You’re expected to recognize when “textbook clean” is overkill and when a hack is going to hurt you in 3 months.
-
Owning your stuff after it ships
This is where a lot of people get surprised:- Your feature breaks at 2 AM
- Monitoring alerts go off
- Support escalates a customer issue
You don’t just write code and walk away. In decent orgs, “engineer” implies you’re on the hook for reliability and debugging too, even if there’s a separate ops/SRE team.
-
Political & social layer (that nobody mentions in job posts)
Not “office politics” in a drama sense, but:- Getting buy-in for a refactor
- Convincing PMs to reduce scope
- Negotiating deadlines
- Helping juniors without becoming the bottleneck
If you ignore this part, your good ideas die quietly and your life gets harder.
-
Job descriptions are marketing
A lot of your confusion is justified because JDs are:- Written by recruiters who don’t do the job
- Copy pasted from other roles
- Packed with buzzwords like “ownership,” “end to end,” “move fast,” “wear many hats”
Rough translation: - “Wear many hats” = we’re understaffed
- “Move fast” = expect half-baked requirements
- “High ownership” = your failures are yours, your wins are “the team’s”
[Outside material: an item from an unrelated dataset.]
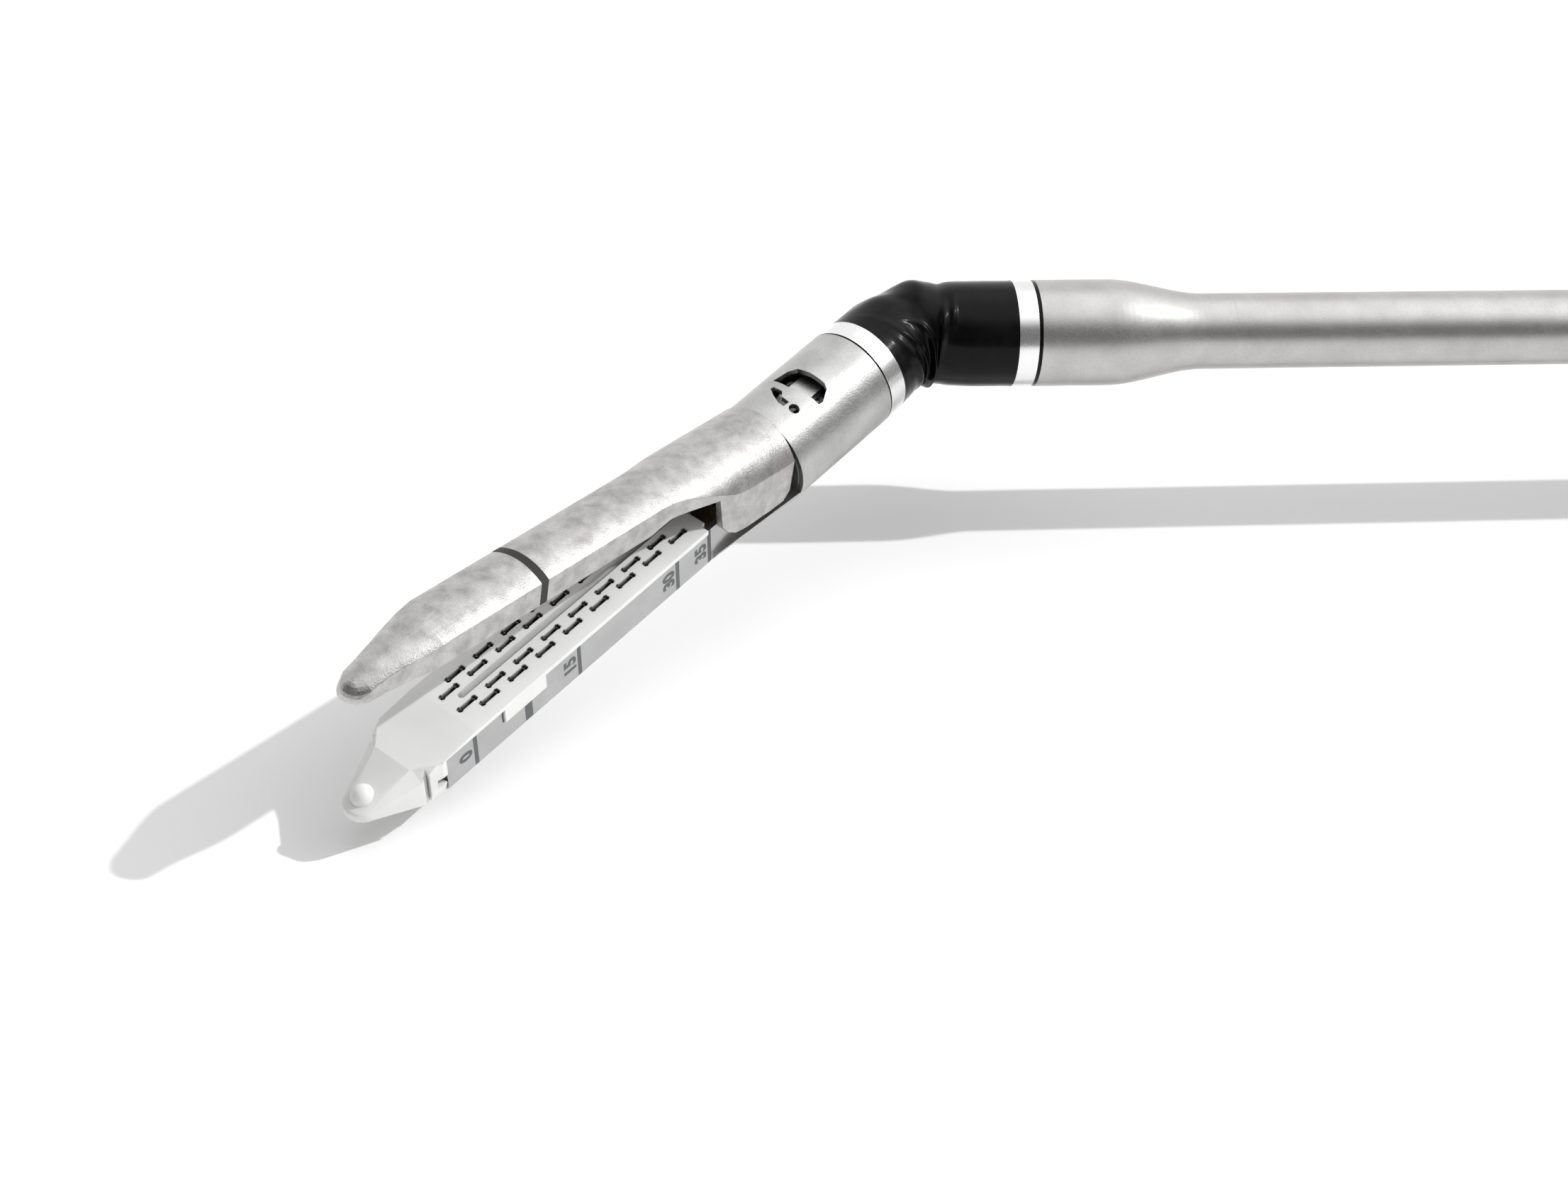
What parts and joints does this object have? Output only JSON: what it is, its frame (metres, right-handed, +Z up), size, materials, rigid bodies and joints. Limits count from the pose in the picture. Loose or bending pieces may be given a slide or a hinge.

If you’re trying to figure out what you would actually do, here’s a decent mental picture for a typical product team role:
- Morning: standup, look at board, pick up a task
- Block of time: read some code, tweak design with another dev, implement, write tests
- Interruption: answer a Slack question, help debug a bug, do a code review
- Another block: finish coding, push, wait for CI, respond to comments on your PR
- Occasionally: join a planning meeting, refine tickets, write a short doc, maybe help recover from an outage
So no, it’s not only coding, but coding is the spine that everything else hangs off of. As you get more senior, the job tilts from “I write code” to “I make sure the right code gets written and doesn’t burn the place down later.”